### Objective
Extract, without alteration, each line from the start of the listing to the line bearing "roundAlongY(diameter, startY, startY".

## start Raw data

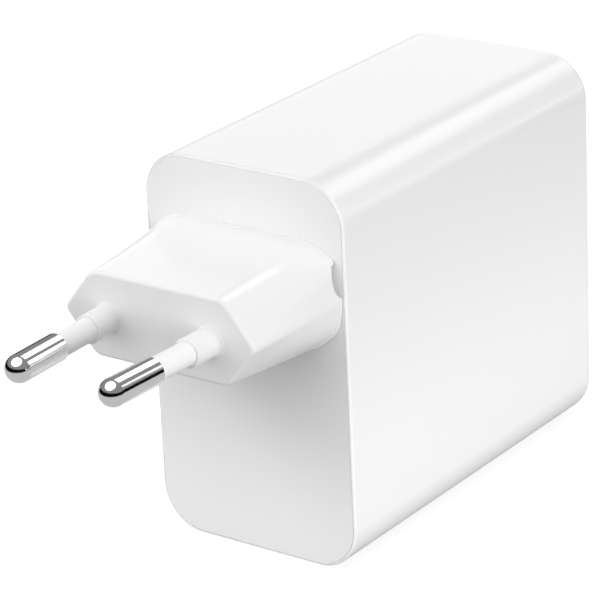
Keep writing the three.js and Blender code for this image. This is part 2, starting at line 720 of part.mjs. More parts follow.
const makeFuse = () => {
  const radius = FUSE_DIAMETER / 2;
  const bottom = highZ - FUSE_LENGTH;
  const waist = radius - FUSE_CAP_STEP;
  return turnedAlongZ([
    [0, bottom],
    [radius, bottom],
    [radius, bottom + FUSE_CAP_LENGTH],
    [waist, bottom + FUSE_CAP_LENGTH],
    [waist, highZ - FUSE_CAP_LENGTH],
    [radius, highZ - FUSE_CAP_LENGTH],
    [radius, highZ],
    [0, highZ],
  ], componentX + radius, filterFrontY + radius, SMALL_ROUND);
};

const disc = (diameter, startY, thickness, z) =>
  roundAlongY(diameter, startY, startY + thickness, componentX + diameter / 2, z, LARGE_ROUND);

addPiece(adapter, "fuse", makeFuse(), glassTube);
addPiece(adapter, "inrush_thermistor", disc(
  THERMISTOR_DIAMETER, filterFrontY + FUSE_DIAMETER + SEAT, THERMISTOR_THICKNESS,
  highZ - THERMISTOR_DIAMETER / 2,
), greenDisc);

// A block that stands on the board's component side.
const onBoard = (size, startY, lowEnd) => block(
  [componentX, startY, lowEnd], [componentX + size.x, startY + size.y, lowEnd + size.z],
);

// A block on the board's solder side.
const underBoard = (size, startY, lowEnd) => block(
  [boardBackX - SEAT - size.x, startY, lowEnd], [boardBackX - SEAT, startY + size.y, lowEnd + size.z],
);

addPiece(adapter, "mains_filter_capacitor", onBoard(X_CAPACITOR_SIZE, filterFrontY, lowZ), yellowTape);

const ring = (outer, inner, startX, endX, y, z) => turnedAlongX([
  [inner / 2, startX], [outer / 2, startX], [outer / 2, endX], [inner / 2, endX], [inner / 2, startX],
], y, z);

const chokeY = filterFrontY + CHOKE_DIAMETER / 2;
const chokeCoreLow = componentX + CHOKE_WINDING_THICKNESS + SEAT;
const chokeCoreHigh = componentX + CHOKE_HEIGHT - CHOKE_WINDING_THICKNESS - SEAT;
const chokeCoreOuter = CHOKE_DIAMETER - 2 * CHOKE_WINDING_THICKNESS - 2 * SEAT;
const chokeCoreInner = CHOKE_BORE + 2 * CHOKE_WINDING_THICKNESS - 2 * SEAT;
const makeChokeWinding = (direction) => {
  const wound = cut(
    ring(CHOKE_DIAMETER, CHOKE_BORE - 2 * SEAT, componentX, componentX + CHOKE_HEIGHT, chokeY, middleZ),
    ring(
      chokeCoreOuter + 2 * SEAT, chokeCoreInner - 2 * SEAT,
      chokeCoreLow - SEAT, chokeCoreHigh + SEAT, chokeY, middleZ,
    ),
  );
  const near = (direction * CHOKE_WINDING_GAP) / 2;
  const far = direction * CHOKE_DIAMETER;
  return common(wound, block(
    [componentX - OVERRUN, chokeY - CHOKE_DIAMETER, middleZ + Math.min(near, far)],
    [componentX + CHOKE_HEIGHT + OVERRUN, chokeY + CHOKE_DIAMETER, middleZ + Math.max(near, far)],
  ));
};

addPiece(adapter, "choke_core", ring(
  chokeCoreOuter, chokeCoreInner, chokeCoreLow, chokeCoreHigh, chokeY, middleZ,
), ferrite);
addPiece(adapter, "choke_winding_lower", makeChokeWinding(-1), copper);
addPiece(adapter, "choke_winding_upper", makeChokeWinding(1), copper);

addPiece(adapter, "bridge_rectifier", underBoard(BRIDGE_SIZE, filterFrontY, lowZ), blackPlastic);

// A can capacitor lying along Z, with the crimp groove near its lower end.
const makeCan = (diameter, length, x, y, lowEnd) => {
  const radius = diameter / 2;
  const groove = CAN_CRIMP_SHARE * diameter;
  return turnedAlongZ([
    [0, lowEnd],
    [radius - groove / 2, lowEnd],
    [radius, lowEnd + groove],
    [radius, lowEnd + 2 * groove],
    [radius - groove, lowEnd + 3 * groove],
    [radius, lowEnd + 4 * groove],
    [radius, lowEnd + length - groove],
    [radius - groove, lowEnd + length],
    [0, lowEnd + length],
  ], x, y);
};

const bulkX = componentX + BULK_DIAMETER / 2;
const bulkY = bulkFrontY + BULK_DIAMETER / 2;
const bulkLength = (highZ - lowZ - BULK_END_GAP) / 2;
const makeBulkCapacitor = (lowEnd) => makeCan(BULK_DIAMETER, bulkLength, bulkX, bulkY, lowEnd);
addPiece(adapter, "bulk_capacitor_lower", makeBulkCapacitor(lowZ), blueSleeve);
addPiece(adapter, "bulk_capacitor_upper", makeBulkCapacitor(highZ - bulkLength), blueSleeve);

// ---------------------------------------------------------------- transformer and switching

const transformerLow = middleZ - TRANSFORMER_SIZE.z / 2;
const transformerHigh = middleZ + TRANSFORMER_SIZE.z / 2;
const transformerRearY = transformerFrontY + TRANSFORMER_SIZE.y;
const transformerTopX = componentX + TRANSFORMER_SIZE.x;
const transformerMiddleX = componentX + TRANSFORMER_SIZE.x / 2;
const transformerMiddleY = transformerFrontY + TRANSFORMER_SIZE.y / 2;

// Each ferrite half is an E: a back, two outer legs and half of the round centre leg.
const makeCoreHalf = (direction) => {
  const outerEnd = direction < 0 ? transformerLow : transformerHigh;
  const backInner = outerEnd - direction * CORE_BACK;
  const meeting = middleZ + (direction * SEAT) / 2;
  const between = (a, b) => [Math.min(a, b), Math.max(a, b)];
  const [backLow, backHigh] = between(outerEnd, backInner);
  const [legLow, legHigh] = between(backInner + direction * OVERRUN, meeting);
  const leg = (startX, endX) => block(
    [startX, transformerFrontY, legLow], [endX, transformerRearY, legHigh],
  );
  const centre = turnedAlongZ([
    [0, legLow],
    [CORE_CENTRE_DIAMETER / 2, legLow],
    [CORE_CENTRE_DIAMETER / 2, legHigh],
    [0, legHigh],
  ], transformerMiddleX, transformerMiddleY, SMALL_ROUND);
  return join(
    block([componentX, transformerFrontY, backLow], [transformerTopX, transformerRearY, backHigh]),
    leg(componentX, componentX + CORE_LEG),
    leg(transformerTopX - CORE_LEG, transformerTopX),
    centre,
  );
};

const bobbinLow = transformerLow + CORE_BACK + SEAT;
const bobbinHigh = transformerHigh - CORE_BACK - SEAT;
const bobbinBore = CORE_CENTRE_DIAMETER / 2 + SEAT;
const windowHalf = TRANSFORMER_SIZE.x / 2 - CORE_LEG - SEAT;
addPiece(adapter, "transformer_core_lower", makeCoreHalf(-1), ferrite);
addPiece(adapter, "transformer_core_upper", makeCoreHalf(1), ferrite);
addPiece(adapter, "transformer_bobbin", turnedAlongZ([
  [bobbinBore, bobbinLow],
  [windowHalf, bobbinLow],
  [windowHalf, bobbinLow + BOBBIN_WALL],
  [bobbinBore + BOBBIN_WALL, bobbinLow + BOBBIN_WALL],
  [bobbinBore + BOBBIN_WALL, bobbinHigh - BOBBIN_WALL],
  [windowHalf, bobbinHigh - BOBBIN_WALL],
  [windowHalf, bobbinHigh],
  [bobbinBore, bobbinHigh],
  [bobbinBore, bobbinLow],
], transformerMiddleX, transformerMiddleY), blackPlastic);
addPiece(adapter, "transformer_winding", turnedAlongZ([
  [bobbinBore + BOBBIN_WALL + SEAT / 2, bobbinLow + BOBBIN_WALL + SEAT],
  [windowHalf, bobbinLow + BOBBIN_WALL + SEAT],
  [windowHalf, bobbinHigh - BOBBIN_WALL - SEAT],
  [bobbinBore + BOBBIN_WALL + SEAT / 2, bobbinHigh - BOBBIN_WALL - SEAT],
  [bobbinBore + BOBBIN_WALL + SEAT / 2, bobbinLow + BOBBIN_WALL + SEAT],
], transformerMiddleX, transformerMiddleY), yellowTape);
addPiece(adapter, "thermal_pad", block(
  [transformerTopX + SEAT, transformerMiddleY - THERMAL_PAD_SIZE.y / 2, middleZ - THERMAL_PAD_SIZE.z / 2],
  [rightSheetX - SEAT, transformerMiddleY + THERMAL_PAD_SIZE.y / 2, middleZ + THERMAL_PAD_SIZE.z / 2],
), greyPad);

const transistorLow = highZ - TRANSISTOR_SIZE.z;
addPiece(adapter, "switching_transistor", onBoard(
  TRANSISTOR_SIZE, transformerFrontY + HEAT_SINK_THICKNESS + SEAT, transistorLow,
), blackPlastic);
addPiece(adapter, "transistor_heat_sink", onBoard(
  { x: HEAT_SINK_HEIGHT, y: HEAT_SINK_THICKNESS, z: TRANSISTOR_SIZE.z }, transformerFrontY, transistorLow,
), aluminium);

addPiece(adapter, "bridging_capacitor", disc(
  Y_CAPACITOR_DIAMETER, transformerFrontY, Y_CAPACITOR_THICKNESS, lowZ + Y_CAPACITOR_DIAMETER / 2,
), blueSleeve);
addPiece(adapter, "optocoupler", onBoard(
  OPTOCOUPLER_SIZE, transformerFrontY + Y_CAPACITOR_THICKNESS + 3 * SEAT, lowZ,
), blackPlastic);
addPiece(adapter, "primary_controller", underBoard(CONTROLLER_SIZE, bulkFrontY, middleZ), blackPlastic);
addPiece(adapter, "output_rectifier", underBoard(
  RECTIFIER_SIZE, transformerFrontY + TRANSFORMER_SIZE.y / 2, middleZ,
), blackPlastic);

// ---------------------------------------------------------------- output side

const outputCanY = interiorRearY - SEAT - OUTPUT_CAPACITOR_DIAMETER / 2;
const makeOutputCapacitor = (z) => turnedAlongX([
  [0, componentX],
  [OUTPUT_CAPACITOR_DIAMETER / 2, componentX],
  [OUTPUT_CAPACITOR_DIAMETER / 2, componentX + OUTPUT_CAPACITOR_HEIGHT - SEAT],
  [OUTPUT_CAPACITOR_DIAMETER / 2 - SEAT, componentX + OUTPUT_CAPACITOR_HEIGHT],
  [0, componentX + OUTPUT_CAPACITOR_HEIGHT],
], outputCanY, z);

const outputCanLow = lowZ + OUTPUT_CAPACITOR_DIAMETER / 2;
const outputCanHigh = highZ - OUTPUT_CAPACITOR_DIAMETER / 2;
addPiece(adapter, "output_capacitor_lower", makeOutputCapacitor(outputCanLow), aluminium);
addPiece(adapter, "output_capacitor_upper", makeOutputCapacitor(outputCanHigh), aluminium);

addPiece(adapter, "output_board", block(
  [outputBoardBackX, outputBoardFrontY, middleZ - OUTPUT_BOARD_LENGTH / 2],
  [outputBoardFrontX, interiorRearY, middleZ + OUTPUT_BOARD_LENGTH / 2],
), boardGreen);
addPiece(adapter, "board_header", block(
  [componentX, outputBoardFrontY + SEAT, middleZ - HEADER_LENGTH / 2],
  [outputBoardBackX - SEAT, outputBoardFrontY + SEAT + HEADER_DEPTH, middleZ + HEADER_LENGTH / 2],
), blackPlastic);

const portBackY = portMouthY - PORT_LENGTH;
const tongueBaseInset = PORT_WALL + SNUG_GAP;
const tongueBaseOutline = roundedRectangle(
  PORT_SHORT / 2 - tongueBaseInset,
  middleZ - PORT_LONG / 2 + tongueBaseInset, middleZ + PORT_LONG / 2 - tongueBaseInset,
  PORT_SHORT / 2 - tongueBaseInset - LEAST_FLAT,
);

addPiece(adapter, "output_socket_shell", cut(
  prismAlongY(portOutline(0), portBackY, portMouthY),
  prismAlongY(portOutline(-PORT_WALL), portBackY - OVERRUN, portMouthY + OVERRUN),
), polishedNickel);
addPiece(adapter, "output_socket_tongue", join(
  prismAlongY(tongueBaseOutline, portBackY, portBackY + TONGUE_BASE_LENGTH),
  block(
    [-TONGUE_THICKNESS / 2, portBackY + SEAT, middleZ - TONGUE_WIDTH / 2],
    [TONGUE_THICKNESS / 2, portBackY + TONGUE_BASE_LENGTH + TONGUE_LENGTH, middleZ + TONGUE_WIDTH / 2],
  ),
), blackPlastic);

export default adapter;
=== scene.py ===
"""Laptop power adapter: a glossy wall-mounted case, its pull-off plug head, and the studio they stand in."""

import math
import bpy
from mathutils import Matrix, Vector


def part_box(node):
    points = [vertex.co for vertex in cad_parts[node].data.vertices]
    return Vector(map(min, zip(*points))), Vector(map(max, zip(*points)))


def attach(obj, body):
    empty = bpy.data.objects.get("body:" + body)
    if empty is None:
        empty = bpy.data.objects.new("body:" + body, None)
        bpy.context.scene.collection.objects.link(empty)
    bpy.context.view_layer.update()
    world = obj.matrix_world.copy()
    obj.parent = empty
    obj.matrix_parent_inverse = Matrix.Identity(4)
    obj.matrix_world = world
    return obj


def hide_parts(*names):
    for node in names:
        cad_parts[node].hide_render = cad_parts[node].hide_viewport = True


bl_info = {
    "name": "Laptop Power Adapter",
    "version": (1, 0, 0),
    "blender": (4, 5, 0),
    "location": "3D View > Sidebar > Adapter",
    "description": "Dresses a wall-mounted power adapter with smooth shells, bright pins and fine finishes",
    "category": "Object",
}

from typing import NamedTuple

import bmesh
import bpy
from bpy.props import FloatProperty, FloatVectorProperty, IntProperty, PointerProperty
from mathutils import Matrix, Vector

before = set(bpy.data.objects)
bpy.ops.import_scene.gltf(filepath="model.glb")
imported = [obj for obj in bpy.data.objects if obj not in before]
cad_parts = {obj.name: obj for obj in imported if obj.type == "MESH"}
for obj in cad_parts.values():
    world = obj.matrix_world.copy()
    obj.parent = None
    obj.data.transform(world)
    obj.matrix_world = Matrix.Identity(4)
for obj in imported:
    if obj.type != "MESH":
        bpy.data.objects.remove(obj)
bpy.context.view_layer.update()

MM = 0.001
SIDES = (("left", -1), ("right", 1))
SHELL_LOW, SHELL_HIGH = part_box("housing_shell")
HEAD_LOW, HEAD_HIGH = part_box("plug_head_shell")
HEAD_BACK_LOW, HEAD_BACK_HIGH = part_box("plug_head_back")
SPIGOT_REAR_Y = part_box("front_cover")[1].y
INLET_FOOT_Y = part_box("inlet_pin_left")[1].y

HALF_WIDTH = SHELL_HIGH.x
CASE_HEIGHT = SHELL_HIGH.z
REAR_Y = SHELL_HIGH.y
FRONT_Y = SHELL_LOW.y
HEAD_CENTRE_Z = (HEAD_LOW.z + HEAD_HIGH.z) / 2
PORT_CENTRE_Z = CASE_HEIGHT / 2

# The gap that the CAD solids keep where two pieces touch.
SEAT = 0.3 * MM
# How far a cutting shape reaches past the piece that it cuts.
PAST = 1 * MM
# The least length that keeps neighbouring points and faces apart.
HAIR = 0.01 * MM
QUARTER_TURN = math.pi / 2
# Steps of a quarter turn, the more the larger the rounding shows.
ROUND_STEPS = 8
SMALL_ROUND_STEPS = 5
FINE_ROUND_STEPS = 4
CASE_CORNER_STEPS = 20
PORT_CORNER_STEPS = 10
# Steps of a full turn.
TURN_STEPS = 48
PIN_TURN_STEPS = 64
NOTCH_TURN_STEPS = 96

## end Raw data

### Result below
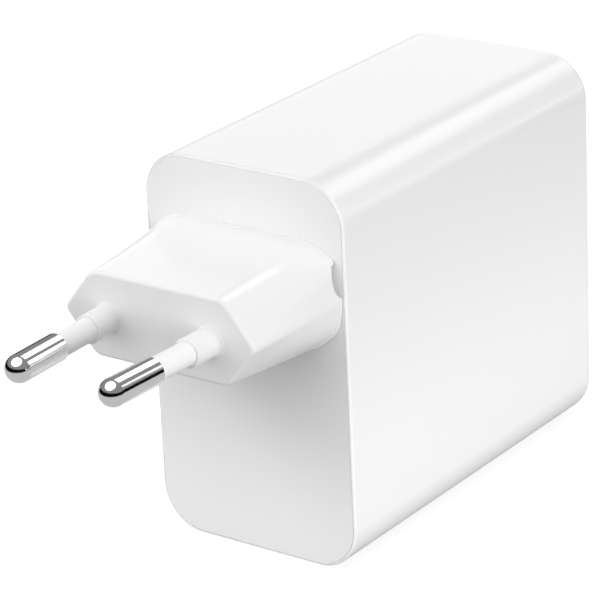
Keep writing the three.js and Blender code for this image. This is part 2, starting at line 720 of part.mjs. More parts follow.
const makeFuse = () => {
  const radius = FUSE_DIAMETER / 2;
  const bottom = highZ - FUSE_LENGTH;
  const waist = radius - FUSE_CAP_STEP;
  return turnedAlongZ([
    [0, bottom],
    [radius, bottom],
    [radius, bottom + FUSE_CAP_LENGTH],
    [waist, bottom + FUSE_CAP_LENGTH],
    [waist, highZ - FUSE_CAP_LENGTH],
    [radius, highZ - FUSE_CAP_LENGTH],
    [radius, highZ],
    [0, highZ],
  ], componentX + radius, filterFrontY + radius, SMALL_ROUND);
};

const disc = (diameter, startY, thickness, z) =>
  roundAlongY(diameter, startY, startY + thickness, componentX + diameter / 2, z, LARGE_ROUND);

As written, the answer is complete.